In July 2023 Africa CDC, WHO, and the Robert Koch Institute (RKI) launched a Health Security Partnership intended to strengthen disease surveillance and epidemic intelligence across Africa. The areas of biosecurity, integrated disease surveillance, event-based surveillance, genomic surveillance, and epidemic intelligence will be central to these efforts. The partnership hopes to encourage “strong country leadership” as it moves to implement the first phase across six AU Member States: The Gambia, Mali, Morocco, Namibia, Tunisia, and South Africa. It will later be expanded to additional countries.  

Surveillance brings security 

WHO states that strengthening disease surveillance is a “foundational requirement” for health security. Although “substantial progress” has been made in surveillance over the past decade, Africa “experiences more outbreaks” and health emergencies than other regions. Many of these could be prevented or controlled through “proven public health interventions”.  

From the COVID-19 it became clear that the public health laboratory plays a “critical role” in surveillance. Furthermore, advancements in data collection, management, reporting, and dissemination are necessary to facilitate evidence-based policy making in emergencies.  

Thus, the new Partnership works to improve integrated disease surveillance capabilities on the continent to “better detect, confirm, and notify health security threats”. Dr Yenew Kebede, Head of Laboratory Systems and Networks at Africa CDC, is pleased by the “significant milestone” that the launch meeting and multi-country project consultation represented. 

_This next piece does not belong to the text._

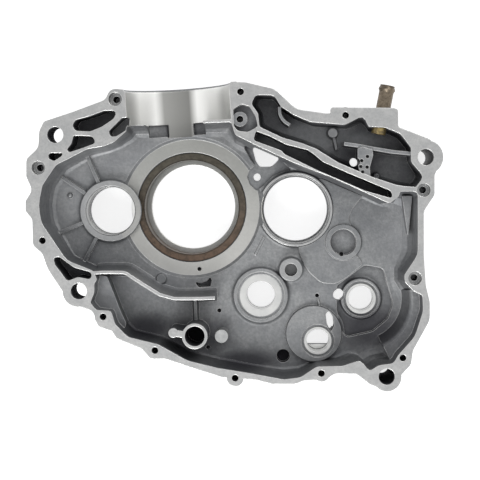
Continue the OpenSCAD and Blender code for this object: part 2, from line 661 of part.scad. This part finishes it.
module terrace() {
    intersection() {
        translate(shift_at) rotate_extrude() polygon(terrace_profile);
        translate([0, 0, -case_depth]) linear_extrude(case_depth) polygon(terrace_sector);
        slab(chamber_rim, 0, chamber_depth + bowl_drop + 1, 0.4, 2);
    }
}

// Rib that falls away from the balancer boss
module balancer_rib(turn) {
    translate(balancer_at) rotate(turn) rotate([90, 0, 0])
        translate([0, 0, -1.3]) linear_extrude(2.6)
            polygon([[20, -chamber_depth - 1], [20, -balancer_face - 1], [46, -chamber_depth + 2],
                [46, -chamber_depth - 1]]);
}

// Seat of a bearing with a lip behind it and a lead-in chamfer
module seat(at, d, from, depth, lip, back) {
    upright(at, d, from - eps, from + depth);
    upright(at, d - 2 * lip, from, back + eps);
    translate([at.x, at.y, -from - seat_chamfer])
        cylinder(d1 = d, d2 = d + 4 * seat_chamfer, h = 2 * seat_chamfer);
}

// Seat of a bush, with a relief around its rim
module bush_seat(at, d, bore, from) {
    upright(at, d + 2 * relief_w, from - eps, from + relief_t);
    upright(at, d, from, bush_end);
    upright(at, bore, from, bush_back + eps);
}

module bores() {
    translate([0, 0, -crank_face])
        cylinder(d1 = web_recess_d - 4, d2 = web_recess_d + 8, h = 6);
    mouth_bore();
    slab(window_dip, chamber_depth - 3, chamber_depth + window_dip_depth);
    slab(oil_slot, chamber_depth - 5, skin_depth - 2);
    seat([0, 0], liner_d, crank_face, crank_bearing_w, liner_wall + crank_lip, crank_back);
    seat(main_at, main_bearing_d, main_face, main_bearing_w, seat_lip, main_back);
    seat(balancer_at, balancer_bearing_d, balancer_face, balancer_bearing_w, seat_lip / 2,
        balancer_back);
    bush_seat(layshaft_at, layshaft_bush_d, layshaft_bore_d, layshaft_face);
    bush_seat(drum_at, drum_bush_d, drum_bore_d, drum_face);
    bush_seat(shift_at, shift_bush_d, shift_bore_d, shift_face);
    for (at = concat(joint_bolts, dowel_bolts)) upright(at, bolt_core_d, -eps, bolt_hole_depth);
    for (at = dowel_bolts) upright(at, dowel_d, -eps, dowel_depth);
    upright(inner_bolt, bolt_core_d, 0, bolt_hole_depth);
    for (at = branch_pits) upright(at, branch_pit_d, 0, branch_pit_depth);
    for (at = [right_lug, lower_lug]) upright(at, lug_bore_d, -eps, long_lug + eps);
    for (at = short_lugs) upright(at, lug_bore_d, -eps, short_lug + eps);
    for (at = cover_bolts) upright(at, bolt_core_d, case_depth - cover_hole_depth, case_depth + eps);
    upright(oil_tube_at, oil_tube_bore, -eps, chamber_depth);
    upright(blind_boss_at, blind_boss_bore, blind_boss_top - eps, chamber_depth + 2);
    upright(small_recess_at, small_recess_d - small_recess_step, chamber_depth - 3, chamber_depth + 3);
    upright(drain_hole_at, drain_hole_d, chamber_depth - 10, skin_depth - 3);
    for (at = oil_holes) upright(at, oil_hole_d, chamber_depth - 5, skin_depth - 2);
    for (h = [[window_hole_at, window_hole_d], [pin_hole_at, pin_hole_d],
        [cavity_hole_at, cavity_hole_d]])
        upright(h[0], h[1], 0, case_depth);
    slab(window, chamber_depth - 8, case_depth);
    slab(crescent, chamber_depth - 5, case_depth);
    upright(stop_pin_at, stop_pin_d, chamber_depth - 1, stop_pin_end);
    pipe_bore();
}

module pipe_axis() {
    translate([pipe_at.x, pipe_at.y, -pipe_depth]) rotate([0, 0, -pipe_turn]) rotate([-90, 0, 0])
        children();
}

module pipe_bore() {
    pipe_axis() translate([0, 0, -pipe_in]) cylinder(d = pipe_d + 2 * press_clear, h = pipe_in + bead_from);
}

module casting() {
    color([0.72, 0.72, 0.71]) at_joint() difference() {
        union() {
            difference() {
                union() {
                    body_blank();
                    outer_bosses();
                }
                hollows();
            }
            inner_forms();
        }
        bores();
    }
}

// Tube pressed into a seat
module press_ring(at, outer_d, inner_d, from, to) {
    color([0.35, 0.32, 0.28]) at_joint() difference() {
        upright(at, outer_d - 2 * press_clear, from, to);
        upright(at, inner_d, from - eps, to + eps);
    }
}

module crank_liner() {
    press_ring([0, 0], liner_d, crank_bearing_d, crank_face, crank_face + crank_bearing_w);
}

module layshaft_bush() {
    press_ring(layshaft_at, layshaft_bush_d, layshaft_bore_d, layshaft_face + relief_t, bush_end);
}

module drum_bush() {
    press_ring(drum_at, drum_bush_d, drum_bore_d, drum_face + drum_bush_set, bush_end);
}

module shift_bush() {
    press_ring(shift_at, shift_bush_d, shift_bore_d, shift_face, bush_end);
}

module breather_pipe() {
    color([0.5, 0.45, 0.3]) at_joint() pipe_axis() difference() {
        union() {
            translate([0, 0, -pipe_in]) cylinder(d = pipe_d, h = pipe_in + pipe_out);
            translate([0, 0, pipe_out - bead_from]) rotate_extrude()
                polygon([[0, 0], [pipe_d / 2, 0], [pipe_d / 2 + bead, bead_w / 2],
                    [pipe_d / 2, bead_w], [0, bead_w]]);
        }
        translate([0, 0, -pipe_in - eps]) cylinder(d = pipe_d - 2 * pipe_wall,
            h = pipe_in + pipe_out + 2 * eps);
    }
}

module stop_pin() {
    color([0.8, 0.8, 0.8]) at_joint()
        upright(stop_pin_at, stop_pin_d - 2 * press_clear, stop_pin_top, stop_pin_end);
}

casting();
crank_liner();
layshaft_bush();
drum_bush();
shift_bush();
breather_pipe();
stop_pin();
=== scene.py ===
import math

import bpy
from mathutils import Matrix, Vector


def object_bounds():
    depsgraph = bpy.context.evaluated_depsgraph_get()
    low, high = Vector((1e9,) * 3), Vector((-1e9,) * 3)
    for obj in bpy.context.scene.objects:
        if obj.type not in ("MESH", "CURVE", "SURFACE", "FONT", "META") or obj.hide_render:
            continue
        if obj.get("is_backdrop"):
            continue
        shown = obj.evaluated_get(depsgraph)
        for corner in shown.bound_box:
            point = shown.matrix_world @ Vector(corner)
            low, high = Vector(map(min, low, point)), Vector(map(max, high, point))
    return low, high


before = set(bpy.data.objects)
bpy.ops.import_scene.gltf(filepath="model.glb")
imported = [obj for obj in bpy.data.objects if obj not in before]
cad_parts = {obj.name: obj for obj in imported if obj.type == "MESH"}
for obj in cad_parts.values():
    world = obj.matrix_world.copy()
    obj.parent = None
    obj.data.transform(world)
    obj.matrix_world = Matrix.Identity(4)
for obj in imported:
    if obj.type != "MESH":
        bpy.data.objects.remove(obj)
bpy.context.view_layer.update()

# Facts of the solids: sizes and places in millimetres, the lean in radians
JOINT_Z = 39.5
CASE_DEPTH = 60
CASE_MIDDLE = (34, -20)
CYLINDER_LEAN = math.radians(4)
MOUTH_SHIFT = -2.5
MOUTH_R = 38.5
DECK = 91.5
SPIGOT_END = 64
TONGUE_MIDDLE = -2
TONGUE_HALF = 10.2
TONGUE_LENGTH = 11
DOWEL_DEPTH = 8
CRANK_RING_R = 56
LINER_OUTER_R = 41.5
LINER_BORE_R = 36
PIPE_INSIDE_Y = 66
PIPE_BEAD_Y = 89

# Machined bores, and those for locating dowels: centre x, y and radius
BORES = [(79.5, -1.5, 26), (-61, -2.5, 18.5), (0, 0, 32.5)]
DOWEL_BORES = [(-54.5, 81, 5), (168, -52, 5), (-111.5, 30, 5), (174.5, 13.5, 5)]
# Depths of the web behind the drum bore and of the shoulder behind the balancer bore
WEB_DEPTH = 44.5
SHOULDER_DEPTH = 42.5
# Depths of the machined faces that no cast floor shares, and how bright each was left
FACE_TONES = [(0, 1), (8, 0.7), (18, 0.35), (22, 0.4), (26, 0.9), (30, 0.6), (WEB_DEPTH, 1),
              (SHOULDER_DEPTH, 1), (49, 0.5)]
# Faces of the bosses around the bushes: depth and brightness
BUSH_FACE = (24, 0.08)
# Face of the boss around the shift bush: centre x, y, radius, depth and brightness
SHIFT_BOSS = (129.5, -69.8, 15, 28, 0.08)
# Darker patches in the sump and in the bowl: centre x, y, half width and half height
DARKER_PATCHES = [(-34, -92, 24, 13), (2, -99, 34, 21), (42, -117, 32, 10), (136, -92, 34, 26)]
# Patches of the banks and floors spared most of the darkening and tinted paler as painted light, given
# in the same way
LIGHTER_PATCHES = [(-98, 2, 34, 46), (-60, 40, 40, 15), (164, -16, 20, 40), (-62, -64, 17, 24),
                 (94, 54, 34, 15), (128, 50, 18, 8), (-24, -56, 38, 12), (60, 49, 16, 9)]
# Deep round wells, painted dark as painted shade: centre x, y, radius and depth of the rim
WELLS = [(4.5, -95, 7.6, 1), (70, -113.5, 5.2, 26), (-99, 54.5, 6.3, 2), (-81.5, -61.5, 6.3, 2),
         (147, -125, 6.3, 3)]
# Painted reflection across the bored mouth, from left to right: share of its width and grey
BORE_PAINTED_REFLECTION = [(0.0, 185), (0.1, 255), (0.24, 255), (0.32, 158), (0.57, 132), (0.65, 250),
              (0.85, 250), (1.0, 215)]

# How many millimetres a point may lie from a face, a bore or the mouth and count as on it
FACE_FIT = 0.12
BORE_FIT = 0.3
MOUTH_FIT = 0.4
# How many millimetres before the spigot's end and before the deck the machining starts
SPIGOT_FIT = 0.5
DECK_FIT = 0.15
# How squarely a face looks up when it counts as flat, and when its edge gets the painted highlight
FLAT = 0.9
LEVEL = 0.97
# How many millimetres from a corner the painted shade reaches
CORNER_REACH = 22
# How much the darker patches are darkened, and how much painted shade covers the steep banks, the
# corners and the wells
PATCH_DARKENING = 0.86
BANK_PAINTED_SHADE = 0.36
CORNER_PAINTED_SHADE = 0.82
WELL_PAINTED_SHADE = 0.95
# How much of that darkening a lighter patch is spared, and how far it turns to the paler colour of its
# painted light
DARKENING_SPARED = 0.85
PAINTED_LIGHT_SHARE = 0.2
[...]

“It provides a platform for sharing experiences and best practices, which will be essential for the success of the project.” 
JEAP 

WHO and Africa CDC have already been working together through the Joint Emergency Preparedness and Response Action Plan (JEAP), a five-year strategic collaboration to “boost emergency preparedness and response efforts” throughout the continent, ensuring outbreaks are “efficiently” managed. The latest Partnership will contribute to the wider collaborative framework with “concrete results” in the areas of emergency preparedness and response and surveillance and laboratory capabilities, protecting the health of people in Africa through a “better coordinated and more resilient health system”.  

Sara Hersey, Director of Collaborative Intelligence at WHO Hub for Pandemic and Epidemic Intelligence, emphasised that WHO “remains dedicated” to working with Member States to “systematically strengthen our capabilities and collaboration” across “stakeholders, sectors, and borders”.  

“Our collective ability to prevent, prepare for, and respond to health security emergencies remains critical to keeping our communities safe.”  

This Partnership is launched just days after new appointments to ATC, perhaps signalling to the global community how seriously Africa CDC is taking disease surveillance and health security.